A sensação térmica ultrapassa facilmente os trinta graus e decidimos de forma unânime que algo precisa ser feito em relação ao calor. Diante de celulares e dicas dos garçons, passamos a buscar nosso próximo destino: uma cachoeira ou rio sem muita gente em que possamos nos banhar um pouco. Achamos um lugar chamado Rio do Nunes, a vinte quilômetros de Antonina via PR-340, um lugar que parece o verdadeiro inferno na Terra em sua entrada, com carros de som alto, narguiles e gritaria, mas que se torna um recanto paradisíaco conforme acompanhamos o curso do rio acima. Deitamos em uma parte rasa do rio e deixamos que a água gelada refresque nosso corpo acalentado pelo dia por um tempo. Algumas pessoas passam por nós, descendo o rio em grandes câmaras de pneu, mas isso não perturba a paz. A sombra e a água fresca funcionam como remédio contra o exagero do clima. Nenhuma nuvem no céu para nos lembrar da imprevisibilidade do tempo de Curitiba e arredores. Não chove, e preparamos nossa volta.

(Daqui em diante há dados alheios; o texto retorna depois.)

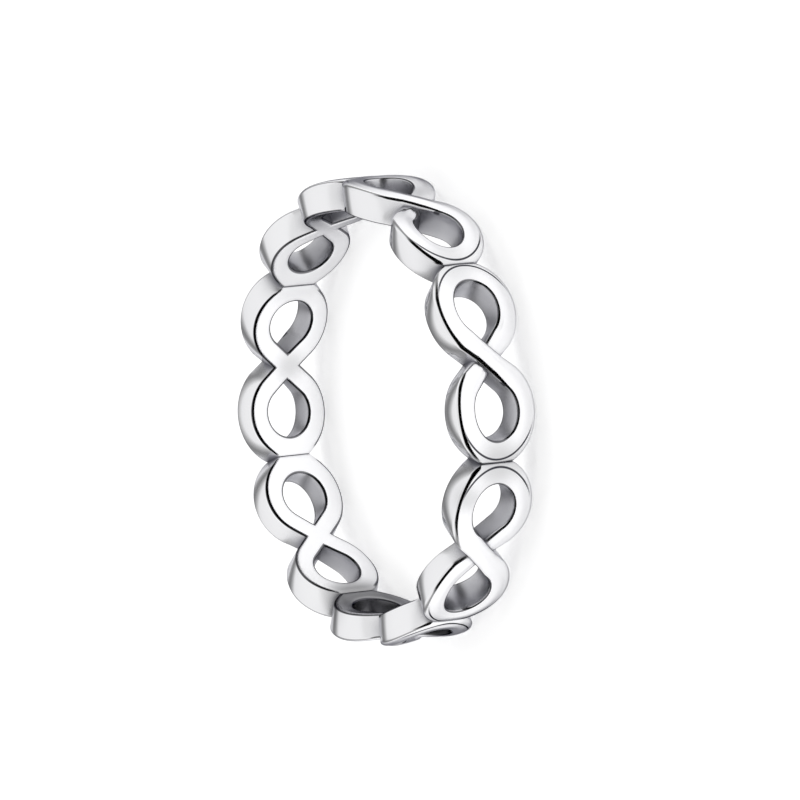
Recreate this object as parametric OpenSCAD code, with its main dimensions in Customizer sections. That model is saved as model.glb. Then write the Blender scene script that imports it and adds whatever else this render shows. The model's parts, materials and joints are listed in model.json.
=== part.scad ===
// Infinity ring: figure eights of silver ribbon, joined end to end into one band.
// Axis +Z, resting on its side at z = 0, with the middle of a figure on +X. Millimetres.
//
// A figure is first drawn flat, with x along the band and z across it. It is two round loops and two
// straight strands that cross between them. The drawing is then wrapped round the finger.

/* [Band] */
// Inside diameter, where the finger goes
finger_d = 17.3; // [15:0.1:22]
// Radial thickness, from the finger to the outer face
thickness = 1.4; // [1:0.05:2]
// Number of infinity figures round the band
figures = 7; // [6:1:9]

/* [Figure] */
// Radius of a loop's centreline, on its round part
loop_r = 1.4; // [1.2:0.05:1.8]
// Slope of the strands against the band where they cross, in degrees
cross_angle = 50; // [40:1:58]
// Width of a strand on the finger side and where the strands cross
strand_w = 0.84; // [0.7:0.02:1]
// How far the outer flank of a loop leans out on its way to the outer face
draft = 0.07; // [0:0.01:0.1]
// How far each loop runs into its neighbour at a joint
joint_overlap = 0.16; // [0.1:0.02:0.2]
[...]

Depois de um grande engarrafamento na subida da Graciosa e de uma passada no posto para abastecer os tanques exauridos pelo dia e pelas marchas baixas das motos, a chegada na cidade, já à noite, começa a ser as despedidas. Buzinadas e acenos partem os destinos das motos, que viram em esquinas diferentes das minhas. Chego em casa com um amigo viajante, que compartilha comigo o sagrado ritual de tomar uma dose de uísque escocês para dizer ao corpo e à casa que chegamos bem e vivos. O sol do dia perdura no rosto, o corpo começa a dar sinais de cansaço. Dali a pouquíssimas horas, estarei dormindo o mais profundo dos sonos exaustos. O dia foi vivido. Tudo valeu a pena.